As he begins to cram the aforementioned cow carcass in his pie hole (smack CHOMP), I decided that I just LOVED the song on the radio, and can we PLEASE turn it up? Thankfully, although I’m sure he’s wondering what I find so entertaining about Skippy Peanut Butter (or whatever commercial was playing next) that I need to hear about it at five decibels; he tells me how to turn it up, thus drowning out the chompiness of his dining.
I must have blocked out the baked potato incident, as baked potatoes are more mushy and SMACKY than steak or salad.
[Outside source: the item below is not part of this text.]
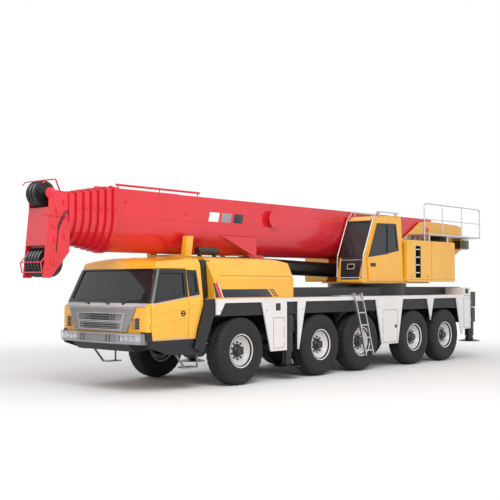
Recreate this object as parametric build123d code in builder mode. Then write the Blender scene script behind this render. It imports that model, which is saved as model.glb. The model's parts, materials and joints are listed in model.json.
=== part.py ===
from build123d import *
import os
from math import atan2, degrees, hypot

# Five-axle all-terrain mobile crane, boom lowered over the carrier for the road.
# Millimetres, +X forward, +Y to the left, +Z up. The ground is Z = 0, and the origin
# lies midway between the boom head's sheaves and the rear of the turntable.

CLEAR = 0.5  # running fit at pins, bores and slides
SEAT = 0.3  # gap between curved faces that bear on each other
OPEN = 10  # free gap round a piece that moves

# Carrier widths and levels
HALF_WIDTH = 1500
FRAME_HALF_W = 450
FRAME_BOTTOM = 1000
FRAME_TOP = 1780
DECK_THICK = 30
DECK_TOP = 1870
EDGE_DROP = 90
EDGE_THICK = 40
DECK_TAB_BOTTOM = 1535
LOCKER_TOP = 2075
LOCKER_BOTTOM = 870
CORNER_TOP = 1950
SKIRT_THICK = 30
BAND_BOTTOM = 1500
BAND_THICK = 20
FENDER_BOTTOM = 780
NOSE_BOTTOM = 800

# Running gear
FRONT_AXLE_X = 3325
AXLES = (  # distance behind the axle in front, steered
    (0, True),
    (2790, True),
    (1670, False),
    (2460, True),
    (1630, True),
)
TYRE_R = 740
TYRE_W = 445
TREAD_HALF = 195
SHOULDER = 16
RIM_SEAT_R = 317
FLANGE_R = 368
RIM_HALF = 188
RIM_WALL = 12
DISH_R = 262
DISC_IN = 36
DISC_THICK = 22
HUB_R = 142
HUB_IN = -60
HUB_CAP = 178
HUB_CAP_R = 92
LUG_COUNT = 10
LUG_R = 23
LUG_RING_R = 158
LUG_REACH = 46
SPINDLE_R = 70
SPINDLE_REACH = 100
KINGPIN_Y = 1000
KINGPIN_R = 45
KNUCKLE_R = 85
KNUCKLE_HALF_H = 115
FORK_THICK = 70
FORK_ROOT = 100
ARM_REACH = 330
ARM_W = 60
ARM_THICK = 36
BRAKE_R = 230
BRAKE_Y = 140
BRAKE_THICK = 20
BEAM_W = 200
BEAM_H = 200
BOWL_R = 215
BOWL_HALF_L = 200
SHAFT_TUBE_R = 55
STRUT_Y = 560
STRUT_R = 60
STRUT_SLEEVE_R = 78
STRUT_SLEEVE_BOTTOM = 1060
BRACKET_BOTTOM = 1330
BRACKET_TOP = 1470

# Outriggers: name, X of the jack, side, underside of the pad at rest
OUTRIGGERS = (
    ("front_left", 1630, 1, 290),
    ("front_right", 2075, -1, 290),
    ("rear_left", -6860, 1, 480),
    ("rear_right", -6505, -1, 480),
)
BEAM_BOX_W = 280
BEAM_BOX_H = 350
BEAM_Z = 1255
BEAM_TIP_Y = 1425
BEAM_TAIL_Y = -1330
BOX_WALL = 32
BOX_END_Y = 1440
JACK_Y = 1335
JACK_BAY = 200
JACK_R = 130
JACK_BORE_R = 100
JACK_TOP = 1485
JACK_BOTTOM = 640
RAM_TOP = 1400
PAD_R = 310
PAD_THICK = 70
PAD_LIP = 18
PAD_NECK_R = 120
PAD_NECK_H = 60

# Rear coupling
COUPLING_R = 25
COUPLING_REACH = 150
COUPLING_HALF_W = 80
COUPLING_Z = (1090, 1190)
COUPLING_THICK = 40

# Slewing ring, turntable and machinery house
SLEW_X = -3475
PEDESTAL_R = 1100
PEDESTAL_BOTTOM = 1560
TURNTABLE_BOTTOM = 2200
TURNTABLE_R = 1150
FLOOR_THICK = 40
FLOOR_FRONT = -2200
FLOOR_REAR = -5800
CHEEK_IN = 570
CHEEK_THICK = 40
CHEEK_EAR = 260
TAIL_X = -7725
TAIL_BEAM_LEN = 320
TAIL_BEAM_LOW = 3250
TAIL_BEAM_HIGH = 3600
HOUSE_OUT = 1450
HOUSE_TOP = 3380
HOUSE_REAR = -5845
HOUSE_CORNER = 60
HOUSE_GAP = 30
STEP_BAY_X = (-3972, -3737)
STEP_BAY_Z = (2360, 3220)
STEP_BAY_DEPTH = 220
STEP_RUNGS = 4
RUNG_R = 14
WINCH_X = -6980
WINCH_Z = 3080
WINCH_R = 255
WINCH_FLANGE_R = 330
WINCH_FLANGE_THICK = 25
WINCH_SHAFT_R = 60
WINCH_SIDE_GAP = 40
TANK_BOX = ((-7690, 610, 3250), (-7200, 900, 3530))

# Service platform
PLATFORM_Z = 3560
PLATFORM_THICK = 40
PLATFORM_X = (-7640, -4640)
PLATFORM_OUT = 1320
RAIL_TOP_Z = 4450
RAIL_R = 18
POST_R = 15
MID_RAIL_R = 12
POST_X = (-4430, -5420, -6530, -7620)
MID_RAIL_Z = 4010
RAIL_BEND = 110

# Boom
PIVOT_X = -5715
PIVOT_Z = 3780
PIVOT_R = 90
BOOM_REAR = -6075
BOOM_FRONT = 6105
BOOM_KNUCKLE_Z = 3550
BOOM_TOP = 4110
BOOM_BOTTOM = 2840
BOOM_HALF_W = 525
BELLY_R = 420
BOOM_WALL = 12
BOOM_GAP = 18
COLLAR_PROUD = 28
COLLAR_LEN = 110
COLLAR_PITCH = 160
COLLAR_LUG_Y = 150
TAIL_STEP = 60
TAIL_INSET = 160
PAD_RING_LEN = 60
SECTIONS = 7
GUIDE_Y = 350
GUIDE_Z = 4215
GUIDE_X = (3500, 5890)
GUIDE_R = 24
REEL_X = 1250
REEL_Z = 3740
REEL_R = 205
REEL_REACH = 120
REEL_RIM = 12

# Boom head
HEAD_HALF_W = 340
HEAD_PLATE = 30
HEAD_FACE_X = 7510
HEAD_TIP = 7640
HEAD_TOP = 4005
HEAD_BOTTOM = 2300
HEAD_COVER_TOP = 3660
COVER_THICK = 14
TOP_SHEAVE_R = 250
TOP_SHEAVE_X = 7475
TOP_SHEAVE_Z = 3930
LOW_SHEAVE_R = 285
LOW_SHEAVE_X = 7395
LOW_SHEAVE_Z = 2600
SHEAVE_W = 62
SHEAVE_PITCH = 100
SHEAVE_GROOVE = 30
SHAFT_R = 55
JIB_PIN_R = 35
JIB_PIN_X = 7400
JIB_PIN_Z = 3300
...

But since they’re easier to cut, I’m sure the plate at least stayed still.
Thankfully—and this is the God’s honest truth, I had a family gathering that evening and needed to leave. He called my cell phone while I was with my family, and he also called later that evening, also on my cell, which was turned off or the battery was dead or something, because apparently leaving a message was just not enough for CJ. He realizes that he has my home number, and dials it … at 12:30 a.m. in the morning. I had just finally begun a REM-cycle, and was rudely awakened by the phone, only to hear (you guessed it) “Do you like me?”
Not right now I don’t.
But I reply “Yes, I like you, I Like you, I LIKE you, I like YOU, I like you.”
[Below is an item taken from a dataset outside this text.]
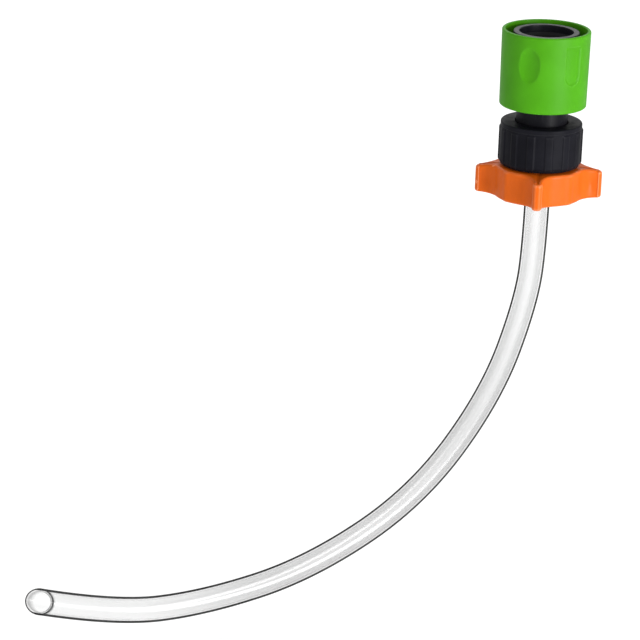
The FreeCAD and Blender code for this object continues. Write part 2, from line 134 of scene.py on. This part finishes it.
def hose_surface(line, plane_normal, front):
    """The tube's places[u, v]: u goes out along the outside, over the lip and back up the bore,
    v round it.

    A ring of radius r stands on the middle line at each distance, turned about the route's plane.
    Towards the open end each ring leans, by radius times tan(slant), until it lies in the cut."""
    steps = np.linalg.norm(np.diff(line, axis=0), axis=1)
    travelled = np.concatenate([[0], np.cumsum(steps)])
    length = travelled[-1]
    wall = HOSE_RADIUS - HOSE_BORE
    turn = np.linspace(0, math.pi, LIP_ROWS)
    lip_radius = (HOSE_RADIUS + HOSE_BORE) / 2 + 0.5 * wall * np.cos(turn)
    lip_reach = LIP_BULGE * wall * np.sin(turn) - LIP_BULGE * wall
    outward = np.linspace(0, length - 0.3 * wall, HOSE_ROWS)
    distance = np.concatenate([outward, length + lip_reach, outward[::-1]])
    radius = np.concatenate([np.full(HOSE_ROWS, HOSE_RADIUS), lip_radius,
                             np.full(HOSE_ROWS, HOSE_BORE)])
    around = np.linspace(0, TURN, HOSE_COLUMNS, endpoint=False) - math.pi / 2
    end_way = (line[-1] - line[-2]) / steps[-1]
    side = front - front.dot(end_way) * end_way
    side /= np.linalg.norm(side)
    inward = np.cross(plane_normal, end_way)
    lean_from = math.atan2(-side.dot(plane_normal), -side.dot(inward))
    near_end = np.clip((distance - length) / LEAN_LENGTH + 1, 0, 1) ** 2
    lean = math.tan(HOSE_SLANT) * (radius[:, None] * np.cos(around - lean_from) - HOSE_RADIUS)
    place = distance[:, None] + near_end[:, None] * lean
    middle = np.stack([np.interp(place, travelled, line[:, k]) for k in range(3)], -1)
    tangents = np.gradient(line, travelled, axis=0)
    way = np.stack([np.interp(place, travelled, tangents[:, k]) for k in range(3)], -1)
    way /= np.linalg.norm(way, axis=-1, keepdims=True)
    normal = np.cross(plane_normal, way)
    return (middle + radius[:, None, None] * (np.cos(around)[None, :, None] * normal
            + np.sin(around)[None, :, None] * plane_normal))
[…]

“Woah, where’s the attitude coming from?”
I told him in no uncertain terms what a stupid jerk he was, and never EVER to call me EVER again. I hung up and fortunately had the foresight to remove the phone from the hook.
Good thing, too.
The next day I checked my voice mail. CJ had called around 3:30 a.m. in the morning to tell me how badly my cookies sucked (which they did NOT), and what a Yankee thing it was to put oatmeal in chocolate chip cookies.
Oh, now I’m pissed, because the worst thing you can call a Southerner is a Yankee. Remember Gone With the Wind? That’s where his number went …
I don’t remember CJ’s name, and couldn’t find his house if my life depended on it, but I do thank him. He taught me about call blocking!